Mr. von Huene’s honors include receiving the American Recorder Society’s first Distinguished Achievement Award, an honorary doctorate from Bowdoin College, and the Curt Sachs Award from the American Musical Instrument Society.
In a blog post, Joel Cohen, music director emeritus of the Boston Camerata, praised Mr. von Huene’s “wonderful presence in, and enthusiasm for, the art of early music,” along with his “enormous contribution to the early instrument revival, his pioneering studies of historic wind instruments, his success in creating an independent business, and his profound influence on a younger generation of craftsmen/instrument makers.”
A memorial gathering will be announced for Mr. von Huene, who in addition to his wife and son Andreas leaves three other sons, Patrick of Sudbury, Nikolaus of Lexington, and Thomas of Brookline; a daughter, Elisabeth of Wiscasset, Maine; three sisters, Brigitte Reid of St. Clair Shores, Mich., Dorothee von Huene Greenberg of Pleasantville, N.Y., and Sigrid MacRae of New York City; and eight grandchildren.
“I feel that musical instruments are an art object,” Mr. von Huene told the Globe in 1995. “They also are useful for making beautiful music. They combine two aesthetic [principles] in one.”
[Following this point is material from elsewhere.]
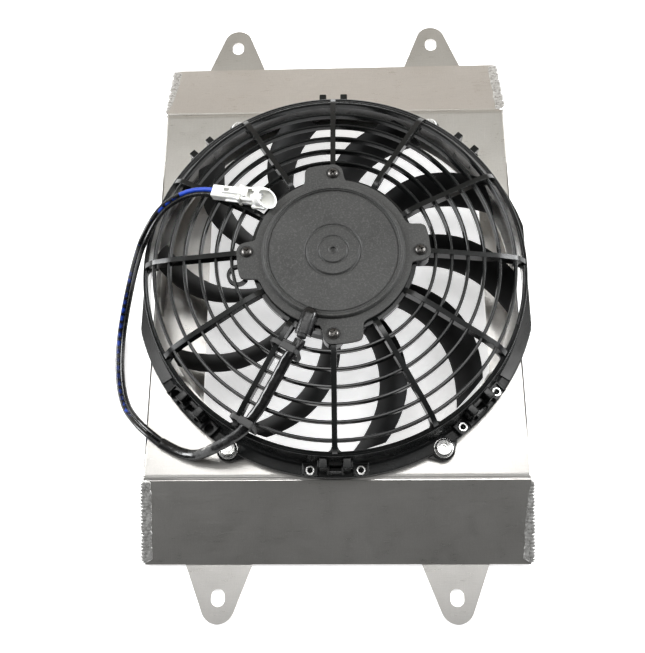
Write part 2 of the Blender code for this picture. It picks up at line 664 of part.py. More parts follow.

His love of music and instruments reached back to boyhood, to life on a family farm with no electricity and just a few records for the hand-wound Victrola. “If we wanted to hear music, we had to make it ourselves,” said Mr. von Huene, who during his many years making instruments would relax by picking up one of his creations.
“After I have spent a day standing behind a noisy lathe,” he said, “I like to sit down and play some Bach and Handel.”